Spokojne wcześniej morze zaczyna stopniowo przybierać na sile. Fale stają się coraz większe, a niebo zaczyna się chmurzyć. Majtek, który w poprzednim utworze był źródłem uciechy pozostałych podróżnych, wspiął się na drabinę i ostrzegł pasażerów przed zbliżającym się niechybnie sztormem. Mężczyzna, który przed chwilą wywoływał salwy śmiechu, w obliczu zagrożenia przypominał pająka, kiedy z gracją wspinał się po linach.
Majtek po raz drugi zabiera głos na początku drugiej strofy, ostrzegając przed wzmagającym się wiatrem. Nagle wysoka fala zalewa pokład, jednak statek wciąż płynął w obranym przez sternika kierunku, dzielnie stawiając czoła żywiołowi.
Sytuacja wydawała się być poważna i budząca lęk w podróżnikach. Jednak w strofach refleksyjnych dowiadujemy się, iż podmiot liryczny czuł podświadomie wielką ulgę i radość na myśl, iż okręt zmierzał ku sztormowi:
„Mimowolny krzyk łączę z wesołym orszakiem”.
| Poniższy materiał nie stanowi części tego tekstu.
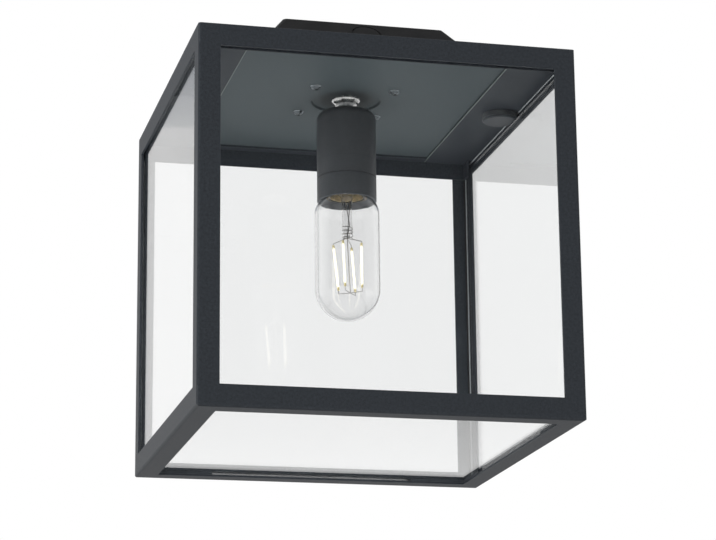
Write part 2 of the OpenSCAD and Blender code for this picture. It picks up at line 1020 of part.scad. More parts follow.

Dlaczego podróżnik się cieszył? Warto przypomnieć sobie w tym momencie porównanie meduzy do „hydry pamiątek” z „Ciszy morskiej”. Poeta zestawił tam ze sobą morskie stworzenie, które śpi w czasie burzy, a budzi się jedynie wówczas, gdy woda jest spokojna oraz zbiór wspomnień z lat młodości, przywodzących na myśl utraconą ojczyznę. W poprzednim sonecie mieliśmy właśnie do czynienia z tytułową ciszą morską, która sprzyjała „hydrze pamiątek”, a ta niczym meduza oplątywała swoimi ramionami serce podmiotu lirycznego.
W „Żegludze” możemy zaobserwować entuzjazm podróżnika, który na wreszcie ma czym zająć ciało i umysł. Dzięki sztormowi będzie mógł wreszcie zapomnieć o nieznośnej tęsknocie za ojczyzną, bliskimi. Podobnie jak meduza w czasie burzy, „hydra pamiątek” wreszcie da mu od siebie odpocząć.
„Zdaje się, że pierś moja do pędu go nagli:
Lekko mi! rzeźwo! lubo! wiem, co to być ptakiem”.
Sonet „Żegluga” jest niejako zapowiedzią kolejnego utworu, przedsmakiem „Burzy”. Czytelnik zostaje w nim wprowadzony w odpowiedni nastrój, który z jednej strony może napawać strachem, ponieważ z siłą natury żaden człowiek nie może igrać. Z drugiej jednak strony odbiorca może spodziewać się, iż podmiot liryczny wreszcie odczuje upragnioną ulgę i chwilowo będzie triumfował nad „hydrą pamiątek”.
Główne środki artystycznego wyrazu „Żeglugi” to epitety, porównania i metafory. Epitety w omawianym sonecie mają przede wszystkim za zadnie przysłużyć się opisowi wzmagającego się sztormu: „morskie straszydła”, „pienista zmieć” oraz uczuć podmiotu lirycznego: „mimowolny krzyk”, „wesoły orszak”. Porównania obrazują postać majtka:
„Wbiegł, rozciągnął się, zawisł w niewidzialnej sieci,
Jak pająk czatujący na skinienie sidła”.
Ponadto pomagają wyobrazić sobie czytelnikowi, co czuł podmiot liryczny:
„I mój duch masztu lotem buja śród odmętu,
Wzdyma się wyobraźnia jak warkocz tych żagli”.
Metaforyzacji ulega statek, który smagany falami przypomina ptaka szykującego się do odlotu z uwięzi:
„(…) dąsa się okręt, zrywa się z wędzidła,
Przewala się, nurkuje w pienistej zamieci,
Wznosi kark, zdeptał fale i skróś niebios leci,
Obłoki czołem sieka, wiatr chwyta pod skrzydła”.
Kolejny trzynastozgłoskowiec w cyklu zbudowany jest na schemacie rymów ABBA w dwóch pierwszych strofach opisowych. W tercynach refleksyjnych poeta posłużył się rymami o zapisie CDE.